By strategically inserting quizzes, polls, or interactive annotations at appropriate points within a video, learners can be paused, asked to explore further, and asked to reflect on what they've seen. The learner receives immediate feedback.
3. CPR and AED training using interactive video
WATCH: Resuscitation Council UK’s Lifesaver interactive videos
Emergencies trigger a fight, flight or freeze response. The Resuscitation Council UK created Lifesaver, a series of interactive videos, training, and resources to help participants think through real-world scenarios. These interactive video examples present viewers with choices as they proceed.
After a fictional character, Harry, passes out on the ground, the viewer is asked what to do — try to get a response. Correct. Then, how do you get a response?
The video walks through the entire process of administering CPR and using an AED. In Lifesaver's interactive video examples, the viewer joins in helping save a life. Traditional CPR training videos show what to do. Interactive videos involve the audience in the action.
4. Interactive video examples promote creativity and imagination
WATCH: An interactive video for educators by the British Council
Cultivating creativity is one of the most critical aspects of education. The British Council understands this truth and has several interactive video examples like the one above that use fun animations and multiple-choice scenarios to help teachers explore how to encourage creativity in young students.
Using tools like WeVideo's interactive video design studio, PlayPosit, users can easily create videos like the one above, adding a variety of interactions including:
- Multiple Choice: Learners need to choose one correct answer from a list of answer options.
- Check All: Learners need to choose all the correct answers from a list of answer options.
- Free Response: Learners answer the question by submitting their responses in text, image, or audio format.
- Fill-in-the-blank: Present learners with a phrase missing one or more words. Questions can have multiple blanks and multiple correct answers.
- Poll: Learners select one or more options from a list of answer options.
- Discussion: Learners can post comments and reply to their peer's posts in real time. Instructors can monitor and delete the post if needed.
- Pause: Pause the video playback and display the information entered by the instructor.
- Web Embed: Embed a website in the video player that allows learners to explore the website without leaving the video.
- PDF file: Upload the PDF file from the device or import the PDF file with the link as an interaction. Learners can use the built-in tool to add comments, highlight texts, and draw on the PDF file.
LEARN MORE: Create an Interactive Video in Three Easy Steps with Templates
5. Amazon prepares its customer service agents for the role
WATCH: Amazon trains its Customer Service Agents using interactive
In one of Amazon's Customer Service Agent (CSA) training videos, viewers follow an animated character, Amy, and take part in the role. The video shows the power of interactive video in highlighting critical information and directing viewers toward supplemental readings.
6. California Community College develops compelling interactive video on time management
WATCH: An interactive video teaches student time management skills
Teaching students time-management skills is essential to helping them succeed in college. The video introduces students to time management and its importance in their success.
Students then take a short quiz that helps them identify their time management style. They are presented with one of four options: the improviser, the pressure cooker, the balancing act, and the early bird.

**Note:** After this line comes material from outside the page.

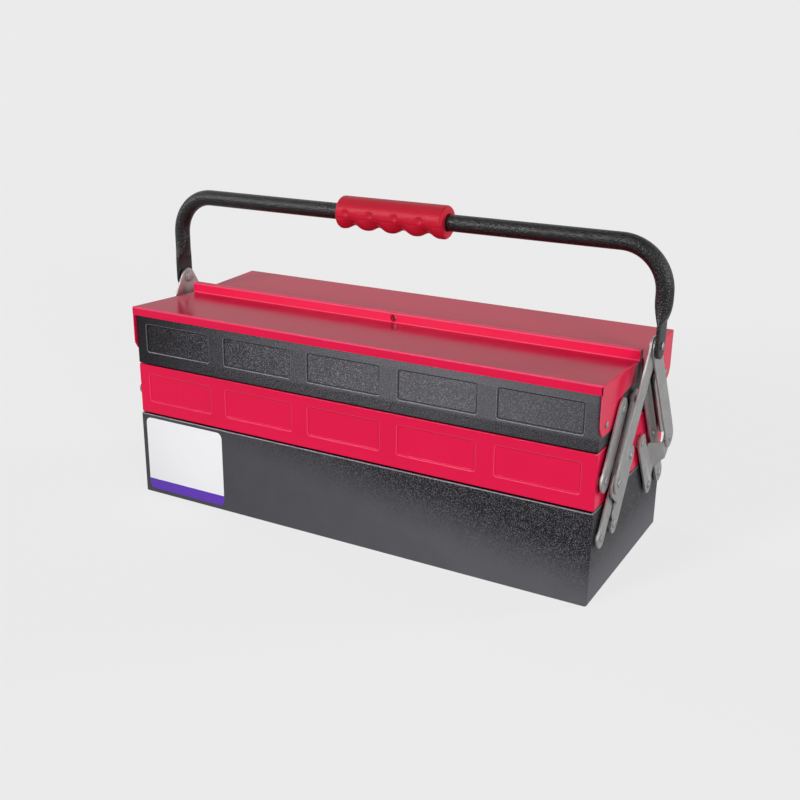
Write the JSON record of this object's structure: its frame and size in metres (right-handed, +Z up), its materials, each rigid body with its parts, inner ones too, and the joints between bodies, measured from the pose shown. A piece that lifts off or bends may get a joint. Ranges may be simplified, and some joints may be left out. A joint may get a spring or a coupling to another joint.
{
  "type": "cantilever tool box",
  "caption": "Pressed steel tool box with cantilever trays on rivetted links, twin lids and one swinging tubular carrying handle",
  "frame": {"origin": "centre of the footprint at floor level, trays shut and handle upright", "axes": "+X along the length to the right end, +Y to the rear, +Z up"},
  "size_m": [0.5826, 0.2164, 0.339],
  "materials": {
    "black_hammer": "hammer-tone black paint",
    "red_gloss": "gloss red paint",
    "handle_black": "textured black paint",
    "zinc_steel": "dull zinc plate",
    "bright_zinc": "bright zinc plate",
    "grip_red": "satin red moulding"
  },
  "bodies": {
    "box": {"body_box": "black_hammer", "body_rivets": "bright_zinc", "body_washers": "zinc_steel"},
    "front_long_arms": {"left_front_long_arm": "zinc_steel", "right_front_long_arm": "zinc_steel"},
    "front_inner_links": {"left_front_inner_link": "zinc_steel", "right_front_inner_link": "zinc_steel", "front_lug_rivets": "bright_zinc"},
    "front_outer_links": {"left_front_outer_link": "zinc_steel", "right_front_outer_link": "zinc_steel"},
    "front_middle_tray": {"front_middle_tray": "red_gloss", "front_middle_rivets": "bright_zinc", "front_middle_washers": "zinc_steel"},
    "front_top_tray": {"front_top_tray": "black_hammer", "front_top_rivets": "bright_zinc", "front_top_washers": "zinc_steel"},
    "front_lid": {"front_lid": "red_gloss"},
    "rear_long_arms": {"left_rear_long_arm": "zinc_steel", "right_rear_long_arm": "zinc_steel"},
    "rear_inner_links": {"left_rear_inner_link": "zinc_steel", "right_rear_inner_link": "zinc_steel", "rear_lug_rivets": "bright_zinc"},
    "rear_outer_links": {"left_rear_outer_link": "zinc_steel", "right_rear_outer_link": "zinc_steel"},
    "rear_middle_tray": {"rear_middle_tray": "red_gloss", "rear_middle_rivets": "bright_zinc", "rear_middle_washers": "zinc_steel"},
    "rear_top_tray": {"rear_top_tray": "black_hammer", "rear_top_rivets": "bright_zinc", "rear_top_washers": "zinc_steel"},
    "rear_lid": {"rear_lid": "red_gloss"},
    "apex_pins": {"apex_pins": "bright_zinc", "apex_washers": "zinc_steel"},
    "handle": {"handle_tube": "handle_black", "handle_grip": "grip_red"},
    "front_legs": {"left_front_leg": "zinc_steel", "right_front_leg": "zinc_steel", "front_leg_rivets": "bright_zinc"},
    "rear_legs": {"left_rear_leg": "zinc_steel", "right_rear_leg": "zinc_steel", "rear_leg_rivets": "bright_zinc"}
  },
  "joints": [
    {"name": "front_arms_swing", "type": "hinge", "parent": "box", "child": "front_long_arms", "pos_m": [0, -0.091, 0.065], "axis": [1, 0, 0], "range_deg": [0, 65.2]},
    {"name": "front_middle_tray_level", "type": "hinge", "parent": "front_long_arms", "child": "front_middle_tray", "pos_m": [0, -0.0545, 0.122], "axis": [1, 0, 0], "range_deg": [-65.3, 0]},
    {"name": "front_top_tray_level", "type": "hinge", "parent": "front_long_arms", "child": "front_top_tray", "pos_m": [0, -0.018, 0.179], "axis": [1, 0, 0], "range_deg": [-65.3, 0]},
    {"name": "front_inner_links_swing", "type": "hinge", "parent": "box", "child": "front_inner_links", "pos_m": [0, -0.0545, 0.065], "axis": [1, 0, 0], "range_deg": [0, 65.3]},
    {"name": "front_outer_links_swing", "type": "hinge", "parent": "front_middle_tray", "child": "front_outer_links", "pos_m": [0, -0.091, 0.122], "axis": [1, 0, 0], "range_deg": [0, 65.3]},
    {"name": "front_lid_hinge", "type": "hinge", "parent": "front_top_tray", "child": "front_lid", "pos_m": [0, -0.091, 0.1756], "axis": [1, 0, 0], "range_deg": [0, 110]},
    {"name": "rear_arms_swing", "type": "hinge", "parent": "box", "child": "rear_long_arms", "pos_m": [0, 0.091, 0.065], "axis": [-1, 0, 0], "range_deg": [0, 65.3]},
    {"name": "rear_middle_tray_level", "type": "hinge", "parent": "rear_long_arms", "child": "rear_middle_tray", "pos_m": [0, 0.0545, 0.122], "axis": [-1, 0, 0], "range_deg": [-65.3, 0]},
    {"name": "rear_top_tray_level", "type": "hinge", "parent": "rear_long_arms", "child": "rear_top_tray", "pos_m": [0, 0.018, 0.179], "axis": [-1, 0, 0], "range_deg": [-65.3, 0]},
    {"name": "rear_inner_links_swing", "type": "hinge", "parent": "box", "child": "rear_inner_links", "pos_m": [0, 0.0545, 0.065], "axis": [-1, 0, 0], "range_deg": [0, 65.3]},
    {"name": "rear_outer_links_swing", "type": "hinge", "parent": "rear_middle_tray", "child": "rear_outer_links", "pos_m": [0, 0.091, 0.122], "axis": [-1, 0, 0], "range_deg": [0, 65.3]},
    {"name": "rear_lid_hinge", "type": "hinge", "parent": "rear_top_tray", "child": "rear_lid", "pos_m": [0, 0.091, 0.1756], "axis": [-1, 0, 0], "range_deg": [0, 110]},
    {"name": "apex_drop", "type": "slide", "parent": "box", "child": "apex_pins", "axis": [0, 0, -1], "range_m": [0, 0.0754]},
    {"name": "front_legs_swing", "type": "hinge", "parent": "apex_pins", "child": "front_legs", "pos_m": [0, 0, 0.228], "axis": [-1, 0, 0], "range_deg": [0, 20.4]},
    {"name": "rear_legs_swing", "type": "hinge", "parent": "apex_pins", "child": "rear_legs", "pos_m": [0, 0, 0.228], "axis": [1, 0, 0], "range_deg": [0, 20.4]},
    {"name": "handle_swing", "type": "hinge", "parent": "apex_pins", "child": "handle", "pos_m": [0, 0, 0.228], "axis": [1, 0, 0], "range_deg": [-70, 70]}
  ],
  "couplings": [
    {"joint": "front_middle_tray_level", "follows": "front_arms_swing", "ratio": -1},
    {"joint": "front_top_tray_level", "follows": "front_arms_swing", "ratio": -1},
    {"joint": "front_inner_links_swing", "follows": "front_arms_swing", "ratio": 1},
    {"joint": "front_outer_links_swing", "follows": "front_arms_swing", "ratio": 1},
    {"joint": "rear_arms_swing", "follows": "front_arms_swing", "ratio": 1},
    {"joint": "rear_middle_tray_level", "follows": "front_arms_swing", "ratio": -1},
    {"joint": "rear_top_tray_level", "follows": "front_arms_swing", "ratio": -1},
    {"joint": "rear_inner_links_swing", "follows": "front_arms_swing", "ratio": 1},
    {"joint": "rear_outer_links_swing", "follows": "front_arms_swing", "ratio": 1},
    {"joint": "apex_drop", "follows": "front_arms_swing", "m_per_rad": 0.065752},
    {"joint": "front_legs_swing", "follows": "front_arms_swing", "ratio": 0.30856},
    {"joint": "rear_legs_swing", "follows": "front_arms_swing", "ratio": 0.30856}
  ]
}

Interactive elements promote active participation and improve cognitive connections. Attention spans continually shorten. Interactive video examples show how actively engaging viewers can result in higher-order thinking and problem-solving skills. Moreover, interactive videos facilitate personalized learning experiences and provide real-time feedback, vastly improving learning outcomes.
For many of the interactive video examples mentioned, achieving the desired result requires two or more video tools: one for recording, another for editing, and another for adding interactivity.
WeVideo does it all.
Need to record from a webcam and screen simultaneously? No problem. It's all included in our software. This feature makes creating content such as product demos and webinars easier for business customers. Simultaneously recording from a webcam and screen is also popular among YouTubers, most notably avid gamers and those who create and share DIY tutorials.

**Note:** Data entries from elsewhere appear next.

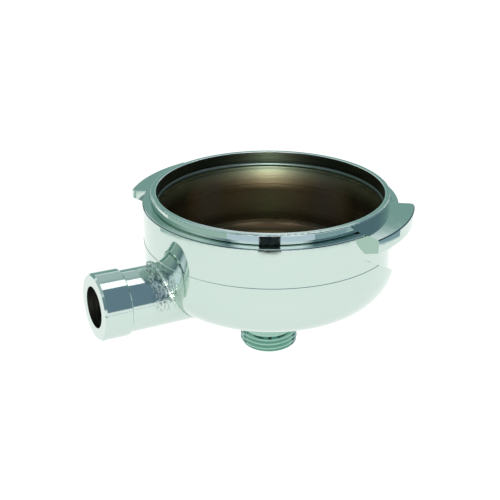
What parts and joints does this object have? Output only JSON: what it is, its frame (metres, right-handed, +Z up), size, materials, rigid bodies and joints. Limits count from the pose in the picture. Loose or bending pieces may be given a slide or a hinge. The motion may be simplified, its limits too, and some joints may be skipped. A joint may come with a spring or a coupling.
{
  "type": "espresso portafilter body",
  "caption": "Chromed brass filter holder cup with bayonet lugs, a tapped neck for the handle, a threaded outlet below and a wire ring that retains the basket.",
  "frame": {"origin": "centre of the mouth, on the top land of the rim", "axes": "+Z up out of the mouth along the cup axis, -Y towards the handle end of the neck, +X towards the side with the lug that starts nearest +X"},
  "size_m": [0.0832, 0.0953, 0.0518],
  "materials": {
    "chrome_plate": "polished chrome over brass",
    "turned_chrome": "turned and chromed, fine lathe marks",
    "braze": "chromed braze, slightly rough",
    "spring_wire": "drawn stainless wire"
  },
  "bodies": {
    "body": {"bayonet_ring": "turned_chrome", "bowl": "chrome_plate", "neck": "chrome_plate", "handle_socket": "turned_chrome", "outlet_nipple": "turned_chrome", "neck_braze": "braze"},
    "spring": {"basket_spring": "spring_wire"}
  },
  "joints": [
    {"name": "spring_turn", "type": "hinge", "parent": "body", "child": "spring", "pos_m": [0, 0, -0.0043], "axis": [0, 0, 1], "continuous": true}
  ]
}
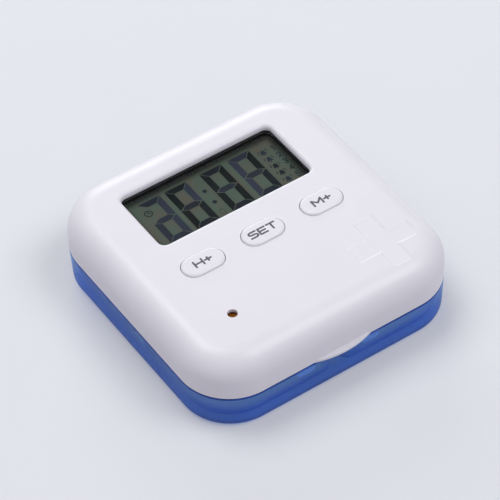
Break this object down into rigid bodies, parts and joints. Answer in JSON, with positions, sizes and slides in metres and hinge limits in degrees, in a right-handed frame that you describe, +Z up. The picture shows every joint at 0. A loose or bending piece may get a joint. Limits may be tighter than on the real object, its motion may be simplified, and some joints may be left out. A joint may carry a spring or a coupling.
{
  "type": "pill box with alarm",
  "caption": "Square round-cornered pill box: translucent tray with compartments under a hinged white timer lid with display, buttons and sounder.",
  "frame": {"origin": "middle of the tray's flat base, on the surface it stands on", "axes": "+X along the row of buttons from hour to minute, -Y towards the opening lip at the front, +Z up"},
  "size_m": [0.08, 0.0834, 0.0242],
  "materials": {
    "tray_blue": "translucent moulded, glossy",
    "shell_white": "moulded, satin",
    "cover_white": "moulded, satin",
    "button_white": "moulded, satin",
    "lens_clear": "clear, polished",
    "frame_black": "moulded, matt",
    "display_grey": "liquid crystal cell, grey-green",
    "reflector_foil": "foil",
    "strip_rubber": "conductive rubber",
    "board_green": "glass-epoxy laminate",
    "resin_black": "glossy resin",
    "part_brown": "small components",
    "switch_black": "moulded",
    "steel": "plain steel",
    "nickel": "nickel plate",
    "sounder_brass": "brass sheet",
    "sounder_ceramic": "silvered ceramic",
    "lead_red": "insulated wire"
  },
  "bodies": {
    "tray": {"tray": "tray_blue", "hinge_pin": "steel"},
    "lid": {"top_housing": "shell_white", "display_lens": "lens_clear", "display_frame": "frame_black", "display_glass": "display_grey", "display_reflector": "reflector_foil", "zebra_strips": "strip_rubber", "circuit_board": "board_green", "chip_blob": "resin_black", "quartz_crystal": "nickel", "board_components": "part_brown", "piezo_disc": "sounder_brass", "piezo_ceramic": "sounder_ceramic", "piezo_leads": "lead_red", "inner_cover": "cover_white", "coin_cell": "nickel", "negative_contact": "nickel", "positive_contact": "nickel", "cover_screws": "steel", "board_screws": "steel", "hour_switch": "switch_black", "mode_switch": "switch_black", "minute_switch": "switch_black"},
    "hour_key": {"hour_button": "button_white", "hour_plunger": "switch_black"},
    "mode_key": {"mode_button": "button_white", "mode_plunger": "switch_black"},
    "minute_key": {"minute_button": "button_white", "minute_plunger": "switch_black"},
    "battery_cap": {"battery_cap": "cover_white"}
  },
  "joints": [
    {"name": "lid_hinge", "type": "hinge", "parent": "tray", "child": "lid", "pos_m": [0, 0.04, 0.0109], "axis": [-1, 0, 0], "range_deg": [0, 125]},
    {"name": "hour_press", "type": "slide", "parent": "lid", "child": "hour_key", "axis": [0, 0, -1], "range_m": [0, 0.0004], "stiffness_N_per_m": 400, "springref_m": -0.001},
    {"name": "mode_press", "type": "slide", "parent": "lid", "child": "mode_key", "axis": [0, 0, -1], "range_m": [0, 0.0004], "stiffness_N_per_m": 400, "springref_m": -0.001},
    {"name": "minute_press", "type": "slide", "parent": "lid", "child": "minute_key", "axis": [0, 0, -1], "range_m": [0, 0.0004], "stiffness_N_per_m": 400, "springref_m": -0.001},
    {"name": "battery_cap_turn", "type": "hinge", "parent": "lid", "child": "battery_cap", "pos_m": [0.012, -0.0238, 0.0113], "axis": [0, 0, 1], "range_deg": [0, 40]}
  ]
}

On the education side, teachers can create instructional videos for their classrooms or professional development with fellow teachers. Students can use this new feature to show their thought processes through video. This could include reflecting through video journals, explaining their solution path in math, or annotating informational or literary texts.

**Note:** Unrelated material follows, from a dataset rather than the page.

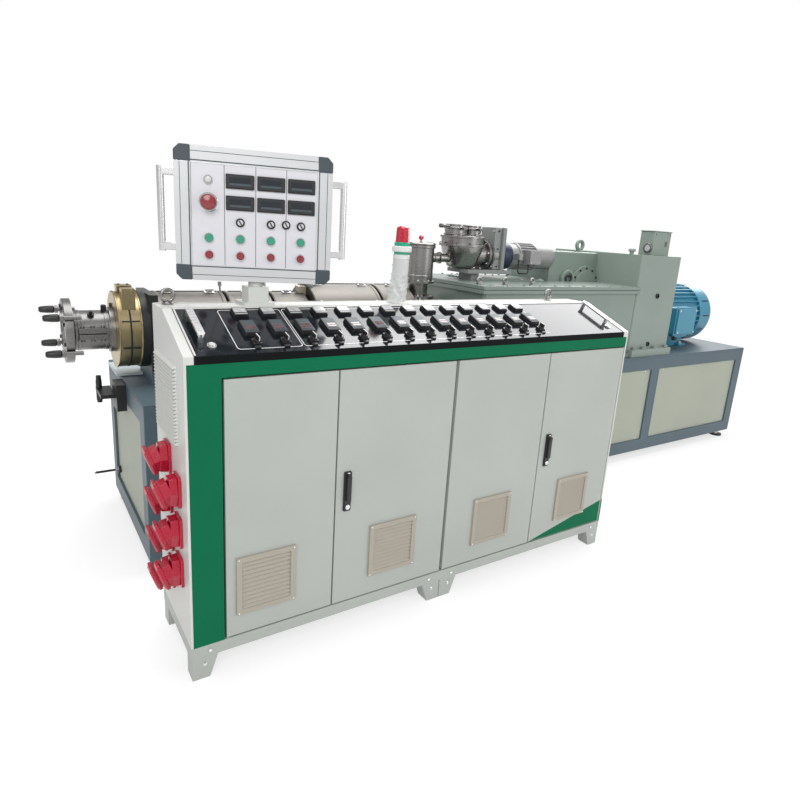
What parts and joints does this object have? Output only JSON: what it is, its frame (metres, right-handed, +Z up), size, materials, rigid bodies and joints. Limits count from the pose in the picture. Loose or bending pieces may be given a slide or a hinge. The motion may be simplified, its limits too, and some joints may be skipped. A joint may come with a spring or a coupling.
{
  "type": "plastic extruder",
  "caption": "Plastic extruder on a welded frame, with gearbox, motor, heated barrel, feeder and a control cabinet with sloping console and swivel operator box.",
  "frame": {"origin": "on the floor under the middle of the machine's outline", "axes": "+X from the die along the machine to the motor, +Y from the operator's side to the back, +Z up"},
  "size_m": [4.8, 1.609, 1.6925],
  "materials": {
    "aluminium": "satin anodised",
    "beacon": "gloss",
    "black_panel": "gloss",
    "black_plastic": "satin",
    "brass": "brushed",
    "cabinet_paint": "fine texture powder coat",
    "dark_steel": "blackened",
    "face_paint": "satin",
    "frame_paint": "satin",
    "gear_paint": "satin",
    "green_paint": "satin",
    "motor_blue": "gloss",
    "motor_grey": "satin",
    "panel_paint": "satin",
    "red_plastic": "gloss",
    "slate_plastic": "satin",
    "stainless": "brushed sheet",
    "steel": "machined",
    "vent_plastic": "satin"
  },
  "bodies": {
    "root": {"barrel": "steel", "barrel_covers": "stainless", "barrel_flange": "dark_steel", "barrel_supports": "frame_paint", "base_deck": "frame_paint", "base_frame": "frame_paint", "base_panels": "panel_paint", "beacon": "beacon", "cabinet_back": "cabinet_paint", "cabinet_ends": "cabinet_paint", "cabinet_floor": "cabinet_paint", "cabinet_legs": "cabinet_paint", "cable_duct": "frame_paint", "console_panel": "black_panel", "console_ridge": "cabinet_paint", "die_adapter": "steel", "end_fittings": "dark_steel", "end_sockets": "red_plastic", "feed_throat": "stainless", "feeder_cable": "black_plastic", "feeder_drive": "gear_paint", "feeder_hopper": "stainless", "feeder_motor": "motor_grey", "feeder_stand": "stainless", "gearbox_housing": "gear_paint", "gearbox_lower": "gear_paint", "gearbox_upper": "gear_paint", "green_band": "green_paint", "heater_band": "brass", "levelling_feet": "dark_steel", "lifting_eyes": "steel", "motor": "motor_blue", "motor_cowl": "motor_blue", "oil_unit": "gear_paint", "operator_post": "cabinet_paint", "panel_handles": "aluminium", "panel_instruments": "black_plastic", "swing_bolts": "black_plastic"},
    "door_1_leaf": {"door_1": "cabinet_paint", "vent_1": "vent_plastic"},
    "door_2_leaf": {"door_2": "cabinet_paint", "vent_2": "vent_plastic", "door_2_handle": "black_plastic"},
    "door_3_leaf": {"door_3": "cabinet_paint", "vent_3": "vent_plastic"},
    "door_4_leaf": {"door_4": "cabinet_paint", "vent_4": "vent_plastic", "door_4_handle": "black_plastic"},
    "operator_head": {"operator_box": "face_paint", "operator_corners": "slate_plastic", "operator_frame": "face_paint", "operator_handles": "aluminium", "operator_instruments": "black_plastic"}
  },
  "joints": [
    {"name": "door_1_hinge", "type": "hinge", "parent": "root", "child": "door_1_leaf", "pos_m": [-1.9915, -0.7715, 0.128], "axis": [0, 0, -1], "range_deg": [0, 85]},
    {"name": "door_2_hinge", "type": "hinge", "parent": "root", "child": "door_2_leaf", "pos_m": [-1.1245, -0.7715, 0.128], "axis": [0, 0, 1], "range_deg": [0, 85]},
    {"name": "door_3_hinge", "type": "hinge", "parent": "root", "child": "door_3_leaf", "pos_m": [-1.0995, -0.7715, 0.128], "axis": [0, 0, -1], "range_deg": [0, 85]},
    {"name": "door_4_hinge", "type": "hinge", "parent": "root", "child": "door_4_leaf", "pos_m": [-0.1325, -0.7715, 0.128], "axis": [0, 0, 1], "range_deg": [0, 85]},
    {"name": "operator_swivel", "type": "hinge", "parent": "root", "child": "operator_head", "pos_m": [-1.78, -0.4395, 1.2675], "axis": [0, 0, 1], "range_deg": [-45, 45]}
  ]
}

And don't worry — if start-from-scratch video creation isn't your priority, our interactive video tools allow you to turn any existing video content into a dynamic, interactive experience for learners.
7. Two truths and a lie in video form
WATCH: Interactive video has the power to connect people like in this video.
Educators and L&D professionals must foster relationships and collaboration when learners live miles apart. In higher education, part of the formal evaluation process of online courses considers how learners interact with the materials and their peers within the course.
In interactive video examples like the one shown, educators can see how using interactive video to get to know a remote classmate could help foster relationships even at a distance.
8. Information on a co-working space receives an interactive twist
WATCH: Giving viewers a choice is a powerful benefit of interactive video.
The interactive video examples created by Groundswell Startups -- a co-working space and startup incubator -- show how to provide autonomy in a viewer experience. Interactive video allows for a unique experience.
Each person participating in the video has unique needs.
After a quick introduction, the viewer can choose from six video options: co-working, events, mentors, offices, amenities, and a contact page. This user experience allows viewers to access the use case that matters most to them.
The interactive video examples above highlight the power of turning passive, linear videos into engaging learning experiences. Viewers join in. They make decisions. They acquire new knowledge as active participants.